Monday, August 31, 2009

The Death of the Prius

Automakers are starting to find out that building vehicles which rely on materials for power that are rarer then the current source of power may not not exactly work out for them. In other words, making hybrid vehicles which run on electricity with no visible means of support may prove to be a dead end or at least a very costly one.
The Prius hybrid automobile is popular for its fuel efficiency, but its electric motor and battery guzzle rare earth metals, a little-known class of elements found in a wide range of gadgets and consumer goods.
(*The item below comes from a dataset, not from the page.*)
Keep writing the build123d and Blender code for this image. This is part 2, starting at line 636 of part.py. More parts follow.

That makes Toyota's market-leading gasoline-electric hybrid car and other similar vehicles vulnerable to a supply crunch predicted by experts as China, the world's dominant rare earths producer, limits exports while global demand swells.
Sort of funny, too, which natural resources are evil while others are okay to strip away from Mother Earth as long as they mesh with the liberal enviro-wacko philosophy.
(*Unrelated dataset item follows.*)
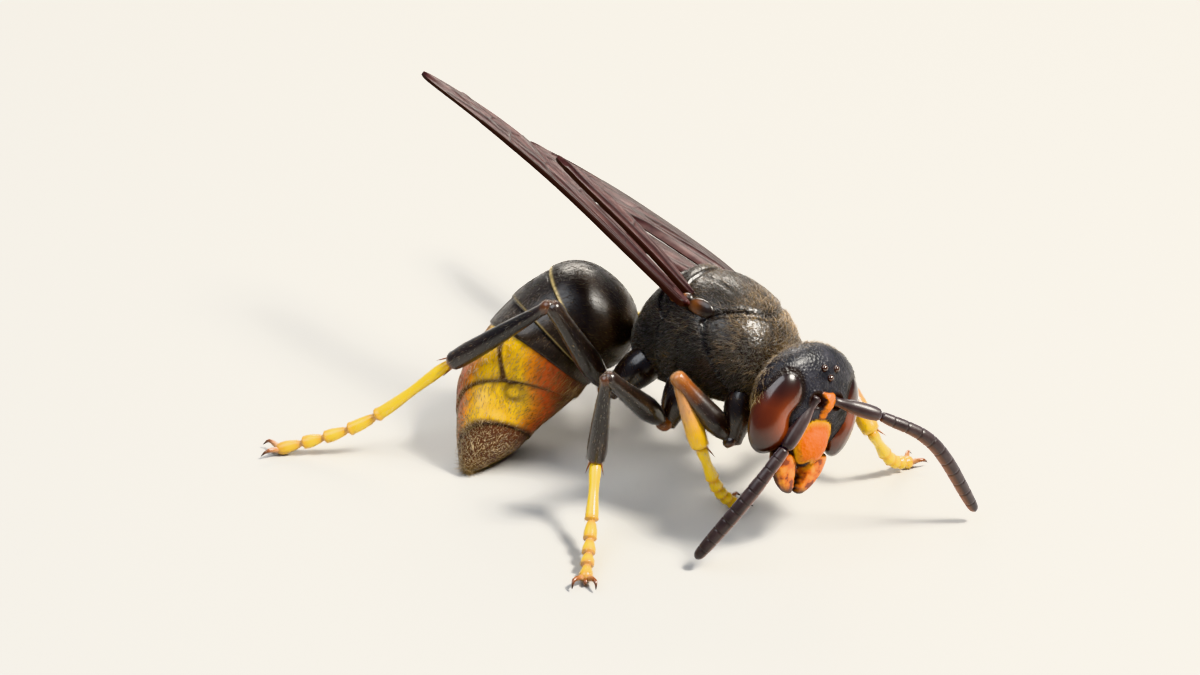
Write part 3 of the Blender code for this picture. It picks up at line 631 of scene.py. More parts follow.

So just like rushing to embrace ethanol has led to higher food prices and increased starvation in other parts of the world due to food sources being diverted to make energy, so too it looks like this rush to embrace hybrids will only lead to higher automobile prices along with depletion of other resources. The higher vehicle prices don't bother the enviromental crowd--they would just as soon all automobiles would dissappear and everybody be reduced to walking or riding a bike--but I bet they are tying themselves in knots trying to explain why oil is bad but these so-called rare earth minerals are okay.

Don't forget, part of the pending Cap and Trade legislation, which passed out of the House and is now waiting in the Senate for a vote, imposes mandates for just such vehicles and puts other sanctions on automakers in regards to what kind of vehicles they can produce and that you can buy.